Que ce geste n’est pas qu’une aumône ou un acte de façade se lit dans les chiffres qui détaillent la population eschoise : 53 pour cent des habitant-e-s sont effectivement non-luxembourgeois, ce qui donne plus ou moins 16.000 personnes en tout, dont 32 pour cent sont d’origine portugaise. Autant dire qu’en matière d’intégration, il y a du pain sur la planche. Car plus de la moitié de la population n’est pas inscrite d’office sur les listes et ne vote donc pas automatiquement, alors que dans une démocratie véritable, la moindre des choses serait d’intégrer toute la population dans ses processus décisionnels. Pourtant, même à Esch on est loin du compte. Aux dernières élections communales, seulement 1.205 personnes d’origine étrangère ont voté. Même si les choses se sont améliorées – début janvier quelques 1.800 étrangers étaient déjà inscrits au vote à Esch – il ne faut pas se voiler la face devant l’évidence que la majorité des étrangers ne vote toujours pas.

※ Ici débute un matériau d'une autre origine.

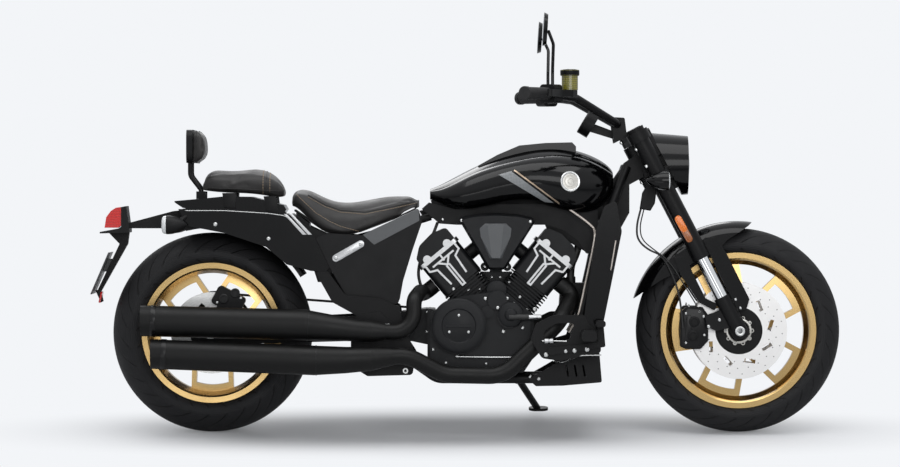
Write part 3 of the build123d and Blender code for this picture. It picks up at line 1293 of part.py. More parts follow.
BAR_R = 13.0
GRIP_R = 19.0
BAR_X, BAR_Z = 444.0, 968.0
BAR = [(BAR_X, -78, BAR_Z), (312, -205, 1046), (236, -312, 1058), (155, -430, 1058)]
GRIP_LEN = 112.0
HOUSING_HALF = 29.0
PERCH_T = 22.0
LEVER = [(232, 306), (250, 280), (276, 264), (306, 270), (314, 292), (300, 322), (266, 352),
         (232, 450), (216, 452), (244, 346), (252, 330), (236, 318)]
g0, g1 = Vector(*BAR[2]), Vector(*BAR[3])
grip_dir = (g1 - g0).normalized()
with BuildPart() as handlebar:
    pts = [(x, -y, z) for x, y, z in reversed(BAR)] + BAR
    with BuildLine():
        path = FilletPolyline(*pts, radius=[90, 70, 40, 40, 70, 90])
    with BuildSketch(Plane(origin=path @ 0, z_dir=path % 0)):
        Circle(BAR_R)
    sweep(path=path)
    for y in (-46, 46):
        with BuildSketch(side(y + 14)):
            add(soft_face([(BAR_X - 20, BAR_Z + 22), (BAR_X + 24, BAR_Z + 20), (478, 908),
                           (438, 888)], 6))
        extrude(amount=28)
    with BuildSketch(across_fork(0, 0, CLAMP_TOP_S + CLAMP_T / 2 + SEAT_GAP - 200)):
        Rectangle(400, 400)
    extrude(amount=200, mode=Mode.SUBTRACT)
    for s in (-1, 1):
        d = Vector(grip_dir.X, grip_dir.Y * -s, grip_dir.Z)
        e = Vector(g1.X, g1.Y * -s, g1.Z)
        # switch housing, then the lever and its perch ahead of the grip
        with BuildSketch(Plane(origin=e - d * 158, z_dir=d, x_dir=(d.Y * -1, d.X, 0))):
            RectangleRounded(54, 2 * HOUSING_HALF, 12)
        extrude(amount=45)
        with BuildSketch(Plane.XY.offset(BAR[3][2] - 10)):
            add(soft_face([(x, s * y) for x, y in LEVER], 5))
        extrude(amount=PERCH_T)
keep("handlebar", handlebar.part)

with BuildPart() as grips:
    for s in (-1, 1):
        d = Vector(grip_dir.X, grip_dir.Y * -s, grip_dir.Z)
        e = Vector(g1.X, g1.Y * -s, g1.Z)
        with BuildSketch(Plane(origin=e - d * GRIP_LEN, z_dir=d)):
            Circle(GRIP_R)
            Circle(BAR_R + SEAT_GAP, mode=Mode.SUBTRACT)
        extrude(amount=GRIP_LEN)
        with BuildSketch(Plane(origin=e + d * SEAT_GAP, z_dir=d)):
            Circle(GRIP_R + 2)
        extrude(amount=14)
keep("grips", grips.part)

with BuildPart() as brake_reservoir:
    with BuildSketch(Plane.XY.offset(BAR[3][2] - 10 + PERCH_T + SEAT_GAP)):
        with Locations((290, -286)):
            Circle(25)
    extrude(amount=50)
    with BuildSketch(Plane.XY.offset(1115)):
        with Locations((290, -286)):
            Circle(29)
    extrude(amount=17)
keep("brake_reservoir", brake_reservoir.part)

MIRROR_R = 52.0
with BuildPart() as mirrors:
    for s in (-1, 1):
        with BuildLine():
            path = FilletPolyline((236, s * 322, BAR[3][2] + HOUSING_HALF + SEAT_GAP),
                                  (236, s * 322, 1130), (238, s * 350, 1210),
                                  (222, s * 392, 1248), radius=[60, 24])
        with BuildSketch(Plane(origin=path @ 0, z_dir=path % 0)):
            Circle(5)
        sweep(path=path)
        with BuildSketch(Plane(origin=(218, s * 410, 1253), x_dir=(0, 1, 0), z_dir=(-1, 0, 0.06))):
            Circle(MIRROR_R - 5)
        extrude(amount=12, taper=-22)
keep("mirrors", mirrors.part)

GAUGE_R = 43.0
with BuildPart() as gauge:
    with BuildSketch(Plane(origin=(372, 0, 962), z_dir=(-0.853, 0, 0.52))):
        Circle(GAUGE_R)
    extrude(amount=34)
    # bracket back to the top clamp, between the risers
    with BuildSketch(side(16)):
        add(sharp_face([(362, 944), (376, 968), (440, 944), (486, 938), (486, 910), (440, 920)]))
    extrude(amount=32)
    with BuildSketch(across_fork(0, 0, CLAMP_TOP_S + CLAMP_T / 2 + SEAT_GAP - 100)):
        Rectangle(400, 400)
    extrude(amount=100, mode=Mode.SUBTRACT)
keep("gauge", gauge.part)

with BuildPart() as front_indicators:
    for s in (-1, 1):
        c = (600, s * 190, 790)
        with BuildSketch(Plane(origin=c, x_dir=(1, 0, 0), z_dir=(0, -1, 0))):
            with BuildLine():
                Line((0, 0), (0, LAMP_R))
                ThreePointArc((0, LAMP_R), (-40, LAMP_R * 0.8), (-72, 0))
                Line((-72, 0), (0, 0))
            make_face()
        revolve(axis=Axis(c, (1, 0, 0)))
        with BuildSketch(side(s * (FORK_HALF + FORK_OUTER_R + CLAMP_GROW[0] + SEAT_GAP))):
            with Locations((578, 790)):
                Circle(8)
        extrude(amount=-s * 30)
keep("front_indicators", front_indicators.part)

# ------------------------------------------------------------------ lean and export
leaned = {name: Rot(-LEAN, 0, 0) * piece for name, piece in pieces.items()}
low = [min(getattr(p.bounding_box().min, k) for p in leaned.values()) for k in "XYZ"]
high = [max(getattr(p.bounding_box().max, k) for p in leaned.values()) for k in "XYZ"]
shift = Pos(-(low[0] + high[0]) / 2, -(low[1] + high[1]) / 2, -low[2])
print("box", [round(v, 2) for v in low], [round(v, 2) for v in high])


def in_row(point, direction=False):
    """A drawn point or direction as it stands in the finished frame."""
    x, y, z = point
    y, z = y * LEAN_C + z * LEAN_S, -y * LEAN_S + z * LEAN_C
    if direction:
        return tuple(round(v, 9) for v in (x, y, z))
    p = shift.position
    return tuple(round(v / 1000, 7) for v in (x + p.X, y + p.Y, z + p.Z))


print("front_axle", in_row((FRONT_X, 0, FRONT_Z)), "rear_axle", in_row((REAR_X, 0, REAR_Z)))
print("lateral", in_row((0, 1, 0), True))
print("steer", in_row(fork_point(-FORK_OFFSET, 0, CLAMP_LOW_S)), in_row(FORK_UP, True))
print("stand", in_row(tuple(pivot)), in_row(tuple(hinge), True))
for name, piece in leaned.items():
    placed = shift * piece
    placed.label = name
    export_step(placed, "parts/" + name + ".step")
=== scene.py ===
"""Looks of a large V-twin cruiser motorcycle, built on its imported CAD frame."""

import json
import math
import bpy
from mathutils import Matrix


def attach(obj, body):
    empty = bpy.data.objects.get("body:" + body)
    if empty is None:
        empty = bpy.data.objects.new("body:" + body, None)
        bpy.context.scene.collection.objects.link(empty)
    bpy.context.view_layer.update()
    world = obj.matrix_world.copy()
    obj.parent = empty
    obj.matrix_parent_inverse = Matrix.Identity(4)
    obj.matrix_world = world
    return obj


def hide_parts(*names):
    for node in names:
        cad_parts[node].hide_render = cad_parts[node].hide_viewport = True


bl_info = {
    "name": "Cruiser motorcycle looks",
    "version": (1, 0, 0),
    "blender": (4, 5, 0),
    "location": "3D View > Sidebar > Cruiser",
    "description": "Finishes, cushions, trim and fasteners for a parked V-twin cruiser",
    "category": "Object",
}

import bmesh
import bpy
from mathutils import Matrix, Vector
from mathutils.bvhtree import BVHTree

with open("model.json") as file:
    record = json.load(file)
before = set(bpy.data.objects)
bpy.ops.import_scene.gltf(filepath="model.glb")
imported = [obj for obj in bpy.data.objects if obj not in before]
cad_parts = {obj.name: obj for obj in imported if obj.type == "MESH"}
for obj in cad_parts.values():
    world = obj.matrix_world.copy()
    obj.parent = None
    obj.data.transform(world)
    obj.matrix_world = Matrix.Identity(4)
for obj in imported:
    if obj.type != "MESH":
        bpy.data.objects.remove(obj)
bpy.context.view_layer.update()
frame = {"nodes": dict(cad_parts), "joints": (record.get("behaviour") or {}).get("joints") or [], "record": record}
NODES = frame["nodes"]

# The motorcycle is laid out upright in millimetres, x forward from half way between
# the axles, y to the rider's left and z up from the ground, and then leans on its stand.
LEAN = math.radians(-10.0)
FRONT_AXLE = Vector((825.0, 0.0, 321.018))
REAR_AXLE = Vector((-825.0, 0.0, 314.727))
AXLE_POS = {j["name"]: Vector(j["pos_m"]) for j in frame["joints"]}
TURN = Matrix.Rotation(LEAN, 4, "X")
SHIFT = AXLE_POS["front_wheel_spin"] - TURN @ (FRONT_AXLE * 0.001)
UPRIGHT = Matrix.Translation(SHIFT) @ TURN
TO_ROW = UPRIGHT @ Matrix.Scale(0.001, 4)
FROM_ROW = TO_ROW.inverted()
RAKE = math.radians(27.4)
FORK_UP = Vector((-math.sin(RAKE), 0.0, math.cos(RAKE)))
FORK_AHEAD = Vector((math.cos(RAKE), 0.0, math.sin(RAKE)))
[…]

A Esch du moins, l’administration communale se donne beaucoup de peine pour améliorer l’état des choses et instaurer une démocratie pour tout le monde. Ainsi, toutes les commissions de la ville – consultatives ou non – fonctionnent de façon transversale afin de mieux coordonner les efforts d’intégration. Cela aussi pour préparer le terrain au fameux « pacte d’intégration » que la commune eschoise s’apprête à signer avec l’Asti dans les mois à venir. L’intégration, si elle existe, doit avoir lieu à tous les niveaux. Ainsi, la bourgmestre a promis entre autres de faire un effort sur la culture et de profiter de la réouverture du théâtre communal pour pratiquer aussi une ouverture culturelle envers la population de sa ville. L’accès à la culture sera renforcé et l’accent sera mis sur des spectacles dans lesquels les étrangers et les jeunes peuvent se reconnaître, promet-elle. « Intégrer des populations étrangères ne se limite pas à l’organisation de fêtes et de concerts. Dans ce cadre, le pacte d’intégration est un outil très important pour la politique aussi bien communale que nationale ». La ville prévoit aussi la création d’un « carnet d’intégration » pour les ressortissants étrangers, ainsi que la mise à disposition de personnes de référence en cas de problèmes. De belles perspectives, donc. Toutefois, il ne faut pas oublier l’échéance électorale qui fait éclore plus d’une belle fleur de promesses, aussi vite fanée après la prise de pouvoir.

Voyage dans les paradoxes

Car l’enjeu du vote étranger est un des rares où le Luxembourg, de par son taux élevé d’étrangers, peut jouer un rôle d’avant-garde et servir d’exemple pour ses voisins. En réussissant à intégrer la population étrangère dans le processus démocratique, cela contribuerait à désamorcer beaucoup de préjugés à son encontre. Mais nous sommes toujours loin d’une réelle intégration, comme le démontrent les chiffres que vient de fournir l’Asti. En effet, même avec ses 1.800 inscrits, le pourcentage d’électeurs étrangers d’Esch ne dépasse pas les 14,4 pour cent. Donc un peu plus d’un dizième de la population étrangère qui a le droit de voter à condition de s’inscrire, comme le veut le traité de Maastricht. D’ailleurs, il est intéressant de noter que le Luxembourg a obtenu une dérogation aux règles générales fixées à Maastricht et pour une fois dans la bonne direction : ainsi, au grand-duché, ce sont aussi les étrangers de pays « tiers » – donc non membres de l’Union Européenne – qui peuvent s’inscrire sur les listes.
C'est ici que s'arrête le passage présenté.